Janelle Monáe turns Afrofuturism inward, away from state power and toward the intimate territories of identity, desire, surveillance, and self-invention. Dirty Computer was presented as an emotion picture, a narrative film and accompanying album, and that hybrid form already reveals the scale of her ambition. The future in this project is not a distant backdrop. It is a system that classifies, erases, punishes, and tries to smooth out anyone whose body or desire falls outside dominant norms. Monáe uses that world to transform Black queerness, Black femininity, and emotional vulnerability into the center of the frame rather than its margin. The songs do not float free from the visuals. They live inside a larger architecture of memory wipes, coded intimacy, and social control. Afrofuturism in her work becomes a way of asking who gets labeled dirty, who gets watched, and who has the right to rewrite the terms of visibility.
The music videos from that era show how flexible that strategy can be. “Make Me Feel” turns a nightclub into a glowing field of fluid attraction, with Monáe moving between Tessa Thompson and a male partner in a scene built around color, flirtation, and refusal of rigid sexual categories. “Django Jane” creates the opposite atmosphere, placing her on a throne in white, surrounded by tightly controlled formations that turn Black feminist self-possession into a futuristic image of discipline and sovereignty. “PYNK” softens the mood into a desert dream of intimacy, group movement, and stylized feminine symbolism, with the famous pink trousers making the body itself the governing shape of the image. None of these videos relies on one fixed futuristic code. Together they show Afrofuturism working as a set of visual tools for inventing freedom in different forms, whether erotic, political, collective, or bodily. Monáe’s world is futuristic because it makes otherness generative instead of apologetic.
Beyoncé approaches Afrofuturism through spectacle, ceremony, lineage, and control over visual scale. Black Is King is central to that approach because it builds a world where family, procession, costume, landscape, hair, gesture, and symbolic movement all become part of a future-facing Black grandeur. The project presents itself as a visual album inspired by The Lion King: The Gift, and it centers on Black experience, Black excellence, and the search for one’s crown. Its power comes from the way it treats inherited culture as something active and world-making rather than archival. The film’s visual language keeps returning to richly staged group formations, monumental settings, ornate dress, and images of Black continuity that feel both ancestral and forward-moving. It does not need spaceships or digital cities to feel futuristic. Its futurity comes from the scale at which it presents Black memory, kinship, and beauty as forces large enough to organize an entire world.

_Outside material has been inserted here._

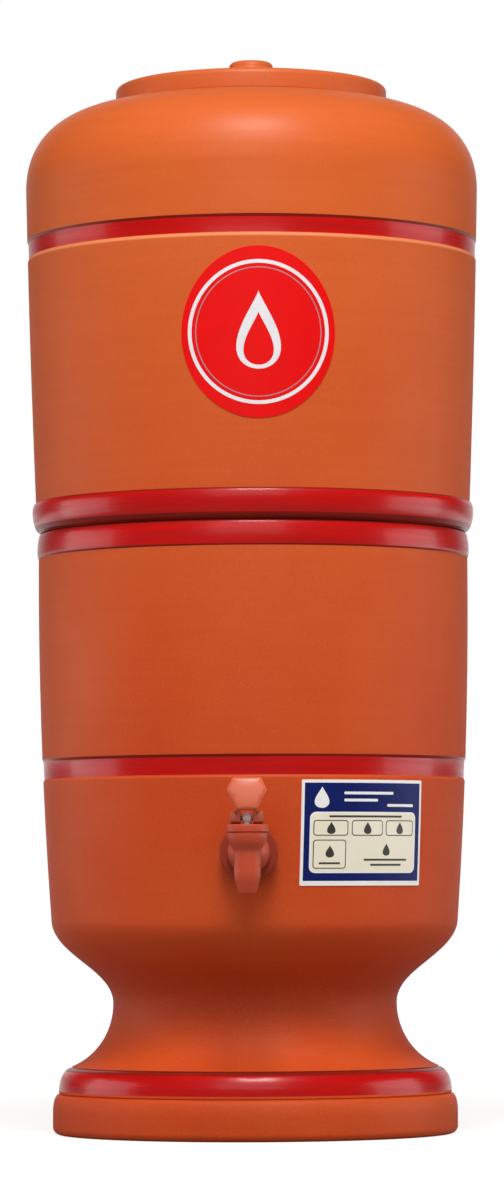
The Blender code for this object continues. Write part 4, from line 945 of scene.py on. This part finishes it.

That visual logic becomes more metallic and urban in the Renaissance era, especially in the live concert and its film version, where machine imagery, choreographed collectivity, and Black queer nightlife history are fused into one immense spectacle. The stage world has been described as chrome-futuristic, and the details make that plain: towering robot arms frame “Cozy,” the giant silver horse from the album cover becomes a moving emblem when Beyoncé rides above the audience, and a metallic tank-like vehicle extends the album’s industrial glamour into the live space during “Savage” and “Partition.” The desk setup and bee costume in “America Has a Problem” push the whole thing into camp, authority, and futuristic theater. At the same time, the show gives room to ballroom artists and voguers, while the crowd’s silver dress code turns the audience into part of the visual field. The future here is not solitary. It is crowded, rhythmic, stylized, and socially alive.
Flying Lotus brings the discussion back to music, and his work shows how Afrofuturism can exist at the level of rhythm, texture, and sonic space even when no grand visual narrative is present. His records often sound like memory passing through circuitry, with jazz improvisation, bass pressure, drum programming, electronic noise, and cosmic drift all pressing against one another. On Cosmogramma, samplers and machines share space with strings, harp, bass, trumpet, and saxophone, so the album already embodies one of Afrofuturism’s central moves: it refuses to separate digital process from Black musical lineage. “Zodiac Shit” lopes forward on heavy low end, syncopated percussion, eerie synth presence, and an atmosphere that feels both bodily and extraterrestrial. “…And the World Laughs with You” breaks the voice into strange layers until it sounds like data, ghost, and human breath at once. “MmmHmm” and “Do the Astral Plane” pivot through groove, fragmentation, and astral lift without ever settling into ordinary stability.
That same unstable charge runs through “Never Catch Me,” one of the clearest examples of Afrofuturist music in his catalog. The track pairs fast, skittering, high-velocity production with Kendrick Lamar’s meditation on death, fear, transcendence, and life beyond the body. It never settles into a comforting groove. It keeps surging forward, as if the beat itself were trying to outrun mortality. The music feels airborne and anxious at once, which gives it a strange sense of spiritual propulsion. With Flying Lotus, the future does not arrive as polished certainty. It appears as broken pulse, warped atmosphere, jazz memory, digital interference, and the feeling that Black sound is transmitting from somewhere both ancient and not yet fully here. That is what makes his role so important in this larger field. He keeps the futuristic from becoming too clean, too stable, or too easily packaged. He lets it stay difficult, haunted, and open.
What gives this whole cultural moment its force is not just visibility, but authority over imagination itself. These works do not ask to be inserted politely into someone else’s version of tomorrow. They produce their own worlds, their own textures, their own emotional scales, and their own rules for what counts as advanced, beautiful, sensual, or powerful. They do not treat Black life as something that only belongs to realism, injury, or proof. They let it expand into architecture, coded desire, ritual, chrome fantasy, ecstatic rhythm, spiritual unease, and forms of collective image-making large enough to alter the mainstream from within. Once Afrofuturism reaches that level, it stops looking like a trend. It starts to look like a struggle over who gets to shape reality before reality arrives.